Видя, что в поэты я не гожусь, я решил со стихами подождать, я сам понимаю, что я должен писать или хорошо или ничего. А без писания скучно. На праздниках я собираюсь писать рассказ "Приключения Коли в стране математики". У меня есть много тем для романов: "Атлантида", "Подземное царство", "Новый астероид". Еще не знаю, на чем я остановлюсь.
Я очень рад, что у меня благополучно кончились зачеты, приходилось много работать. В награду за это тетя Шура позволила мне выбрать любую книгу из своей библиотеки. Я в большем затруднении: хорошую книгу взять стыдно, худую не хочется.
Я очень часто вспоминаю Вас и жалею, что мы далеко друг от друга. Как подвигается Ваша работа? Много ли удалось Вам собрать новых сведений для биографии (отца — Николая Гумилёва. — В. Д.)?
Крепко жму Вашу руку. Искренне любящий Вас Лёва».

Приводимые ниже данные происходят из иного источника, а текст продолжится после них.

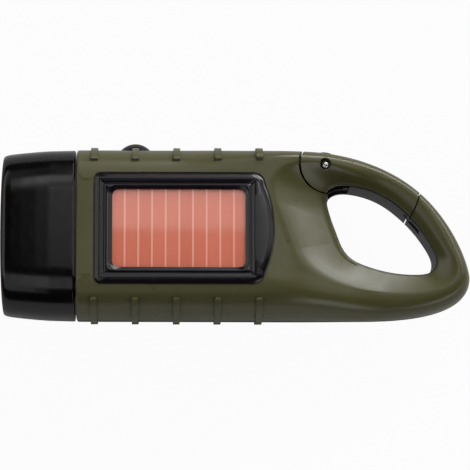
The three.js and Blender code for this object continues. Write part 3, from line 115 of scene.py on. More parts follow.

О житье-бытье в Бежецке, о немногих радостях и многих заботах в очередной раз подробно информировала Анну Ахматову Левина бабушка в письме от 11 марта 1926 года: «Аничка, дорогая моя! Сердечно благодарю тебя за присланные деньги и прошу извинить меня, что раньше не сделала этого. Всякий день все собиралась писать тебе и никак не могла собраться. Утро в работе по хозяйству, а после обеда лягу отдохнуть да и просплю до чаю. Ужасно, какое тяжелое время стоит! Все хворают. Головная боль, насморк и кашель. Лёва с неделю не ходил из-за этого в школу. А у меня при этой пустяшной болезни еще и сильная слабость была. Но теперь опять все налаживается, Лёва ходит в школу, я бодрее исполняю свою работу, а Шура хотя и чувствовала себя неважно, но все-таки не переставала ходить на занятия. Теперь самое худшее у нас время! Снегу масса, он начинает таять, и в валенках ходить нельзя, а в кожаных сапогах так скользко, что все падают.

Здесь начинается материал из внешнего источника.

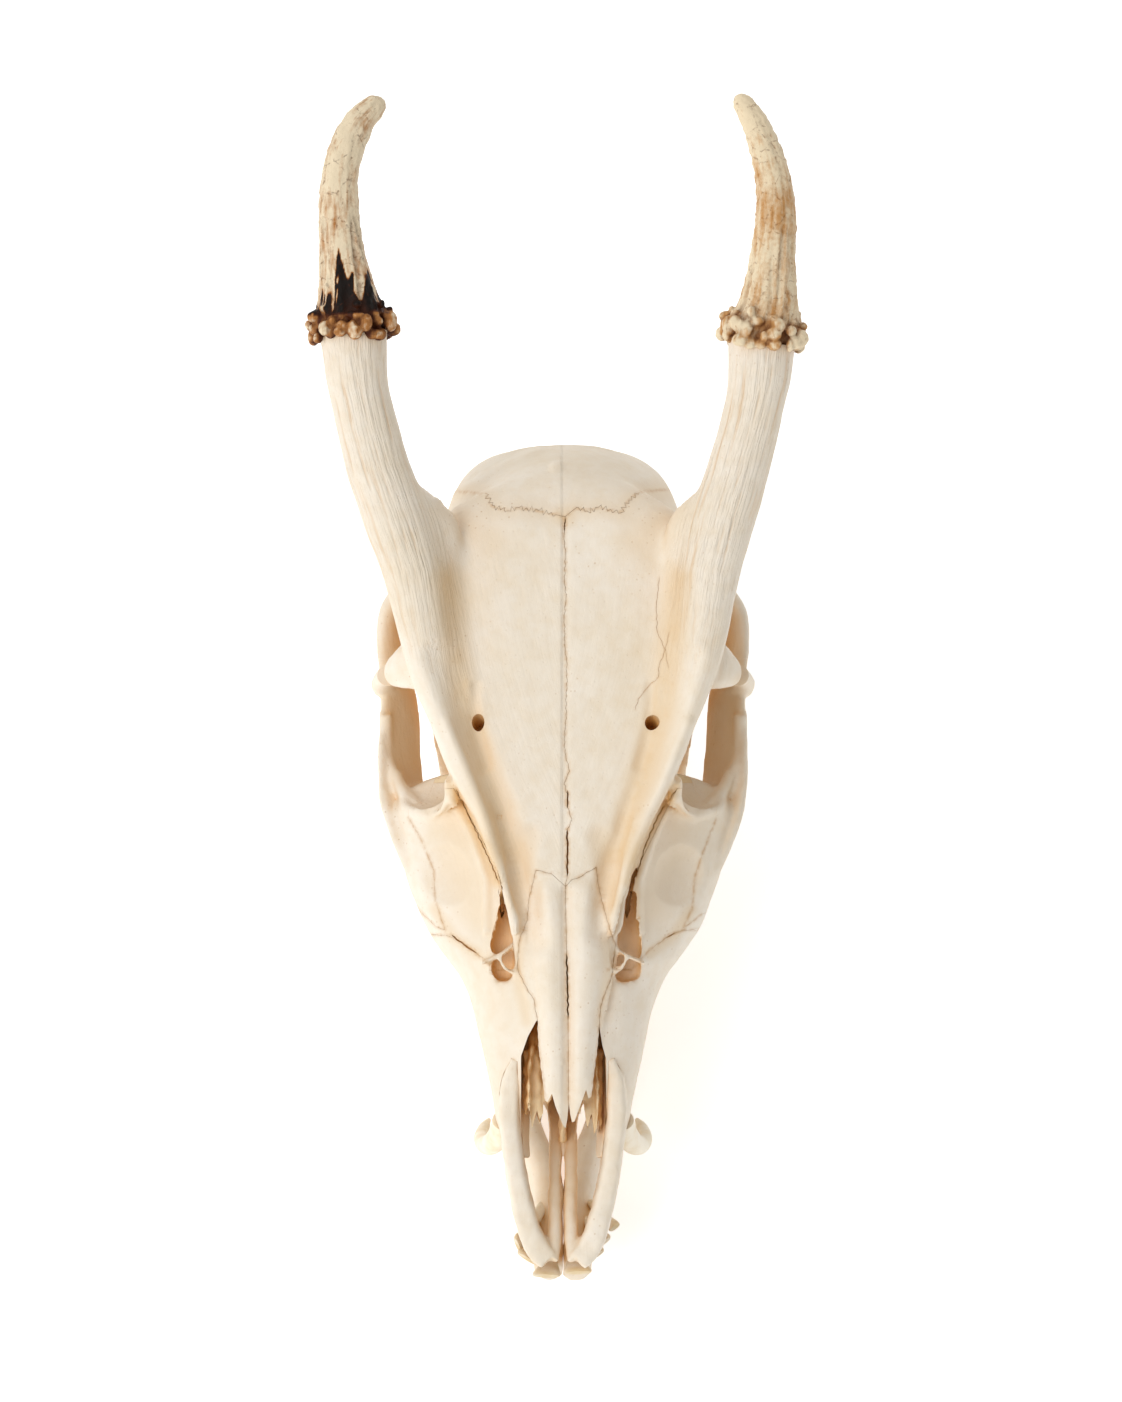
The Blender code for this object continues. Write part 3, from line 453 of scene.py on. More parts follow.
class Carving:
    """A mesh's points and normals, and how far each point moves along its normal, in millimetres."""

    def __init__(self, obj):
        self.obj = obj
        self.room = read_points(obj)
        self.normal = read_points(obj, "normal")
        self.at = face_of(self.room)
        self.rise = self.normal[:, 2] * SLOPE_COS - self.normal[:, 1] * SLOPE_SIN
        self.move = np.zeros(len(self.at))

    def stroke(self, path, width, depth, facing=0.15):
        """Raises (or sinks, below zero) the skin within width of the path, as seen from above.

        Only skin that faces up more than facing takes part.
        """
        path = np.array([tuple(p) for p in path], float)
        seen = self.at[:, :2]
        low, high = path[:, :2].min(0) - width, path[:, :2].max(0) + width
        near = ((seen > low) & (seen < high)).all(1) & (self.rise > facing)
        index = np.flatnonzero(near)
        points = seen[index]
        best = np.full(len(index), 1e9)
        for a, b in zip(path[:, :2], path[1:, :2]):
            along = b - a
            t = np.clip(((points - a) @ along) / max(along @ along, 1e-9), 0, 1)
            best = np.minimum(best, np.hypot(*(points - a - t[:, None] * along).T))
        share = np.clip(1 - (best / width) ** 2, 0, 1) ** 2
        self.move[index] += depth * share

    def ripple(self, size, height, seed):
        """Soft unevenness all over, about size across."""
        self.move += height * waves(self.at, size, seed)

    def done(self):
        """Moves the points, none of them below the floor."""
        points = self.room + self.normal * self.move[:, None] * MM
        points[:, 2] = np.maximum(points[:, 2], 0.0)
        self.obj.data.vertices.foreach_set("co", points.astype(np.float32).reshape(-1))
        self.obj.data.update()
        return self.obj


WAVES = 9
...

У Лёвы теперь идут зачеты и часты классные работы, 1-го апреля — конец трети. Он очень боится за математику, ни я, ни Шура не можем ему помочь, а наша соседка, которая ему раньше помогала, теперь хворает сама, и ее маленький болен, так что Лёве приходится самостоятельно справляться с алгеброй и геометрией. Ему обещано, если по всем предметам в эту треть будет благополучно, то поехать к Вам в Петроград во время весенних каникул. Только еще неизвестно, когда начнутся каникулы, раньше говорили, что они будут с 1 апреля на две недели, а уже сегодня сказали, что отпустят только на 10 дней с 24 апреля, значит Страстная и три дня Пасхи! Уже это совсем плохо! Вряд ли удастся наша поездка, а так хотелось бы повидать Вас, моя дорогая, тебя и Котю. Ты как-то написала в Лёвином письме, что хлопочешь о моем деле, а не написала, о каком: о доме или Колиных книгах? Может, вздумаешь нам написать, так напиши, пожалуйста, об этом. Я рада, что ты поправилась, моя родная, чтобы не простудиться, весенняя простуда самая худшая! Шура и Лёва тебя крепко целуют, сейчас они уже спят, уже двенадцатый час ночи. Крепко, крепко тебя целую и еще раз благодарю за память и заботу. Горячо и неизменно любящая тебя — Мама».